The mounted troops and guns were very slow in coming out, with the result that a large quantity of cattle located in the various kloofs which should have been captured, escaped. Abel Erasmus was taken the following day.
The force bivouacked at Kruger’s Post for the night, and returned to Lydenburg next day, bringing with it fifteen Boer families in addition to the prisoners. On their return a wire was received by Colonel Park from Lord Kitchener: “Highly appreciate successful operation of Colonel Park and troops engaged.”
The remainder of the month was spent mostly in convoy work between Witklip and Lydenburg. Whilst returning to Lydenburg with one of these convoys, General Walter Kitchener, who was riding ahead with a small escort, suddenly came across some Boers lying concealed in the grass. He lost two of his own personal escort killed, his own horse also being shot. He himself narrowly escaped capture.
On April 10th an order was issued for the battalion to concentrate in Lydenburg, preparatory to a general advance of three columns. The posts at Bridge Hill, Mission Village, Strathcona, and Paardeplaats were evacuated, and the company at Witklip withdrawn.
The destinations of the columns were as follows:—
One column under Colonel Park was to proceed in the Kruger’s Post direction and to scour the country towards the north, and later to join hands with General Kitchener’s column, which was to proceed in a north-westerly direction, and the third column under Colonel Douglas was to proceed from Witklip in a westerly direction.

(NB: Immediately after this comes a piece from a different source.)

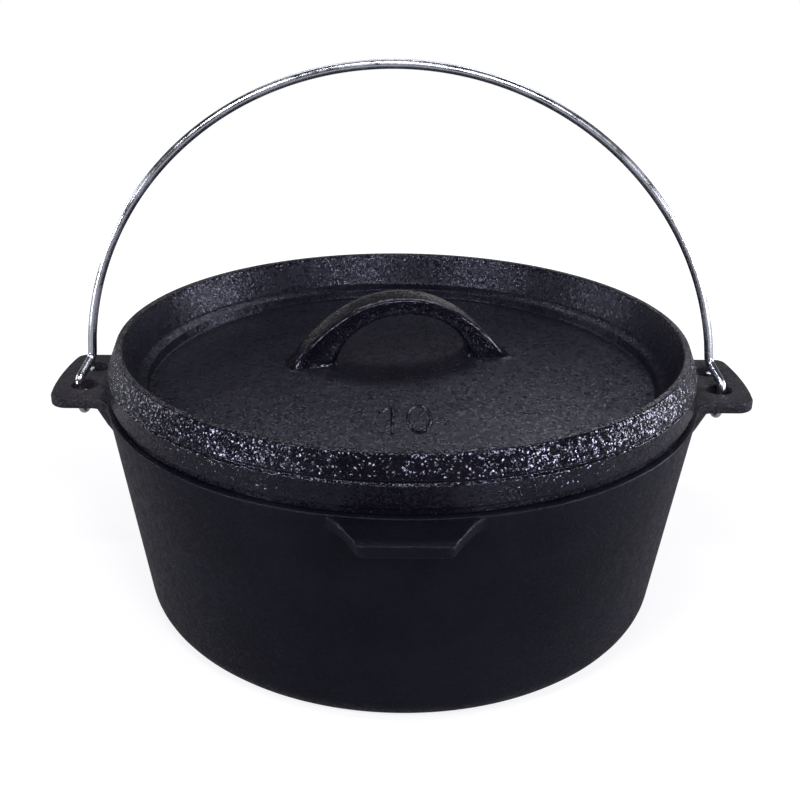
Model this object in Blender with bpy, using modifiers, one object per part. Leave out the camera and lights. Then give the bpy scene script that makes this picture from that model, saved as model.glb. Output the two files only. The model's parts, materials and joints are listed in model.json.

On the 12th, Lieutenant-Colonel Park handed over the command of the battalion to Major Davies, who had arrived from Witklip, and Captain Jacson took over the duties of second in command.
TREKKING IN THE NORTH-EAST TRANSVAAL
On April 13th, 1901, General Walter Kitchener commenced his long trek with a night march.
His force consisted of—
Two guns 53rd F.B.R.A. under Major Johnson and Captain
One 5-inch gun.
One 5-inch howitzer.
One naval 12-pounder.
One company mounted infantry.
1st Battalion Devonshire Regiment (20 officers and 900 men).
2nd Battalion Rifle Brigade.
The 6th Western Australians.
General Walter Kitchener’s column formed one of the many operating at the time in a combined movement in the Northern Transvaal and bush veldt, under the direction of General Sir Bindon Blood.
Two columns were sent north to drive the bush veldt, forcing any Boers that might be located there on to the other columns, who were acting as stops near the Tautes Berg and Bothas Berg, immediately north of the Pretoria-Lorenzo railway line.
General Walter Kitchener decided to start his operations with an attack on Schoeman’s laager, and for this purpose the Regiment was ordered to take up a position before dawn which would cut off the laager, situated in the Steenkampsberg mountains, near the entrance of the Lydenburg road into the hills, from the north. This entailed a night march of about sixteen miles. The remainder of the column was to proceed by the main road and attack the laager at daybreak.